Common n-factors: HCl = 1, H₂SO₄ = 2, HNO₃ = 1, H₃PO₄ = 3, NaOH = 1, Ca(OH)₂ = 2, KOH = 1, Na₂CO₃ = 2, KMnO₄ = 5 (in acidic medium, gains 5 electrons), K₂Cr₂O₇ = 6 (gains 6 electrons). For salts used as primary standards like Na₂CO₃, the n-factor reflects the number of protons the base accepts in the reaction (n = 2 for Na₂CO₃ reacting with a strong acid).
Molarity = Normality ÷ n-factor. For a 2 N H₂SO₄ solution (n-factor = 2), molarity = 2 ÷ 2 = 1 M. For a 0.5 N KMnO₄ solution in acidic medium (n-factor = 5), molarity = 0.5 ÷ 5 = 0.1 M. The Normality Calculator computes the forward direction (molarity → normality); reverse the formula manually for the back-conversion.
A 1 Normal solution contains exactly 1 equivalent of solute per litre of solution. For HCl (n = 1), 1 N = 1 M = 36.46 g/L. For H₂SO₄ (n = 2), 1 N = 0.5 M = 49.04 g/L. For KMnO₄ in acid (n = 5), 1 N = 0.2 M = 31.61 g/L. 1 N solutions are widely used as standard solutions in volumetric analysis because the equivalence relationship N₁V₁ = N₂V₂ simplifies calculations.

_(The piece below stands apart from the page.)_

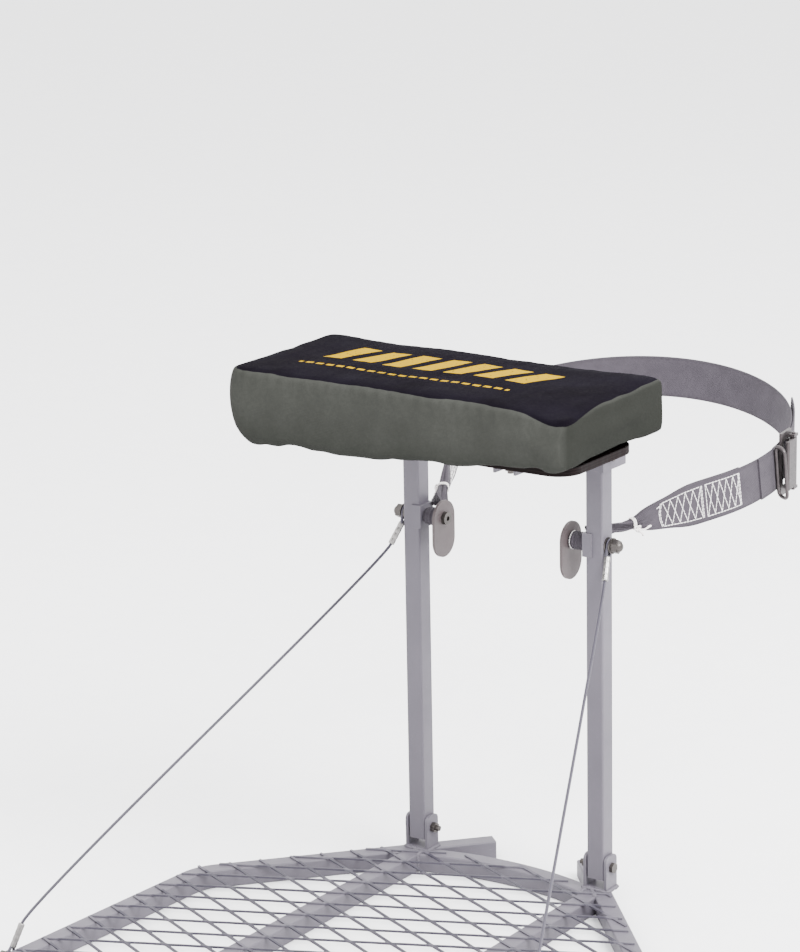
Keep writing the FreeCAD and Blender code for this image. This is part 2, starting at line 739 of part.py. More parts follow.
def make_rail_plugs():
    """Push-in plugs with a flange over the open front end of each side rail."""
    front_behind = -size("front_reach")
    front = at(rail_x(front_behind), front_behind, TUBE_Z)
    flange_thick = 3
    stem_long = 12
    turn = size("splay")
    flange = box("plug_flange", "tube", flange_thick, "tube", front + RAIL_WAY * (flange_thick / 2), turn)
    inside = "tube - 2 * wall - 0.6"
    stem = box("plug_stem", inside, stem_long, inside, front - RAIL_WAY * (stem_long / 2), turn)
    keep_both("rail_plugs", fuse("rail_plug", flange, stem))


def make_clevises():
    """An upright channel on each rear arm that holds the foot of a post."""
    body = new_body("clevis")
    drawing = new_sketch(body, "XZ_Plane", "clevis_profile")
    half, plate, top = size("clevis_wide") / 2, size("plate"), size("clevis_high")
    shoulder = 6
    add_polygon(drawing, (
        (-half, 0), (half, 0), (half, top), (half - plate, top), (half - plate, plate),
        (plate - half, plate), (plate - half, top), (-half, top)))
    pad(body, drawing, "clevis_pad", "clevis_deep", midplane=True)
    ears = [n for n, edge in enumerate(body.Shape.Edges, 1) if is_ear_corner(edge, top, plate)]
    round_edges(body, "clevis_rounding", ears, shoulder)
    hole = new_sketch(body, "YZ_Plane", "clevis_hole")
    add_pivot_circle(hole)
    pocket(body, hole, "clevis_bore")
    body.Placement = Placement(at(POST_X, 0, 0), Rotation())
    keep_pair("clevis", body)


def is_ear_corner(edge, top, plate):
    """The short edges across an ear at its top corners."""
    level = all(abs(vertex.Z - top) < 1e-6 for vertex in edge.Vertexes)
    return level and abs(edge.Length - plate) < 1e-6


def add_pivot_circle(drawing):
    height = size("pivot_height")
    number = drawing.addGeometry(Part.Circle(Vector(0, height, 0), UPWARD, 1))
    held = drawing.addConstraint(Sketcher.Constraint("Radius", number, 1))
    drawing.setExpression(f"Constraints[{held}]", formula("small_bolt / 2 + fit"))


def make_pivot_bolts():
    """Each bolt head is outside its post and the nut is inside."""
    place = at(0, 0, size("pivot_height"))
    inner = POST_X - size("clevis_wide") / 2
    outer = POST_X + size("clevis_wide") / 2
    nut = 5
    tip = inner - nut - 4
    bolt = bolt_along_x("pivot_bolt", "small_bolt", outer, tip, place, "small_hex", 4)
    keep_both("pivot_bolts", bolt)
    keep_both("pivot_nuts", hex_nut("pivot_nut", inner - nut, place, "small_bolt", "small_hex", nut))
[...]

Normality is a central concept in Class 12 chemistry practicals and the CBSE, ICSE, and state board syllabi. Acid-base titrations (e.g., oxalic acid vs NaOH, HCl vs Na₂CO₃) require students to express the standard solution concentration in normality and use N₁V₁ = N₂V₂ to find the unknown concentration. Preparing 0.1 N solutions of oxalic acid (primary standard) is a standard first practical in many undergraduate chemistry labs across India.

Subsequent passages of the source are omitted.